でも、若い女性が現れた瞬間、彼女の肌の質感やシワ、たるみが急に「老い」として目に映るようになる。
それを恐れずそのまま演じるデミ・ムーアの姿が圧巻で、とにかくかっこいい。
映画全体を通して、女性が年齢を重ねることで感じる痛みや不安、若さへの執着、
それらに苦しむ姿がとても繊細かつリアルに描かれていて、個人的には好きなテーマの映画。
⭐︎4.5 / 5.0
内面とは
想像の100倍やべぇ映画だった
ホラーなのは何となく前情報で知っていたが、想像の100倍くらいとんでもない衝撃作だった。
面白いというかショックが大きい、いや面白いんだけどさ。見終わった直後なのでちょっと考えがまとまりません。
毒毒モンスターが出てくるなんて聞いてないんですけど。
映画館で見終わった後の「何かとんでもないものをみてしまった」会場の空気がすごかった。
自分の前に座ってたカップルは放心状態だったぞ。
メンタルが好調のときしか見たくないけど、人にもかなり薦めにくいけど、気持ちいいくらい後半ぶっとんでて、間違いなく傑作。
母体が死んじゃうところは何かすごく悲しかった。自分を大切にせねばいけないね。
たしかに阿鼻叫喚でした
「かわいいが暴走して阿鼻叫喚」というキャッチコピーと予告の迫力に惹かれて観に行きました。
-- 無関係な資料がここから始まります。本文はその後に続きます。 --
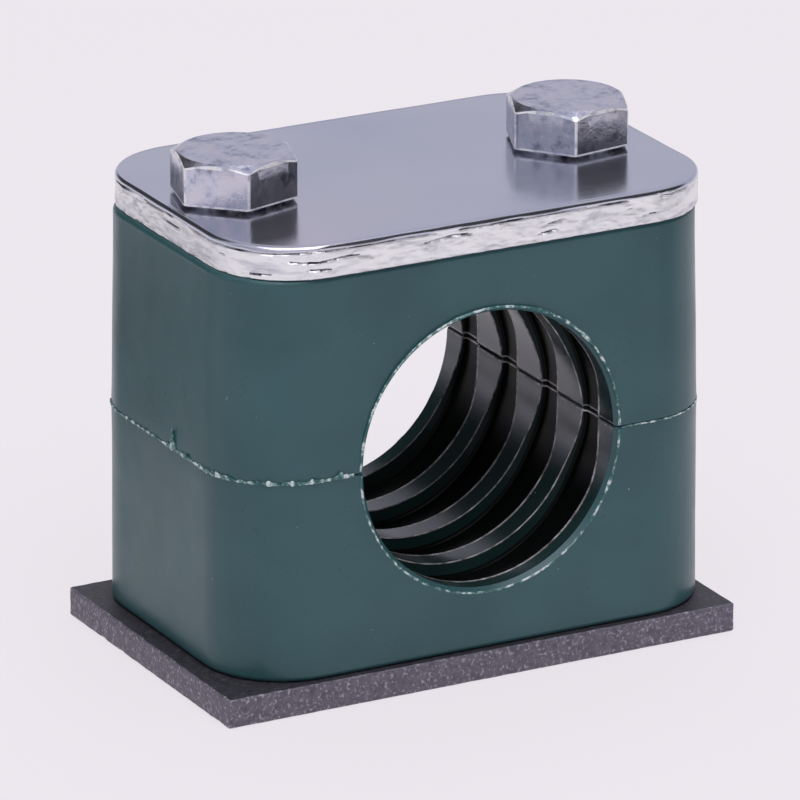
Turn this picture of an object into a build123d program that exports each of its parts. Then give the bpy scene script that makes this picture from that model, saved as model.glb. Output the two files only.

「年齢による容姿の衰えが出始めた女性の美への執念」という題材は時々見かけるものですが、デミ・ムーアのド迫力がものすごく、目が離せませんでした。薬物エスカレートのあたりは、伊藤潤二のホラー漫画みたいで、怖くておぞましいけどずっと見たくなってしまう魅力がありました。
「美しくありたい」にあまり手間もお金もかけて来なかったし、若き日の栄光も特になかった自分は、主人公に共感することは皆無でしたが、一視聴者としてテレビや映画を観る立場で、俳優・タレントの容姿年齢を知らず知らずのうちに評価選別しちゃってることはあるかもしれないと思いいたり、加害者側のような複雑な気分にもなりました。
真剣に考え始めるとしんどくなってしまうところですが、映画のラストがもうむちゃくちゃで、ホラーからコメディになった感があり、なんとなく笑ってお終いにできたので助かりました。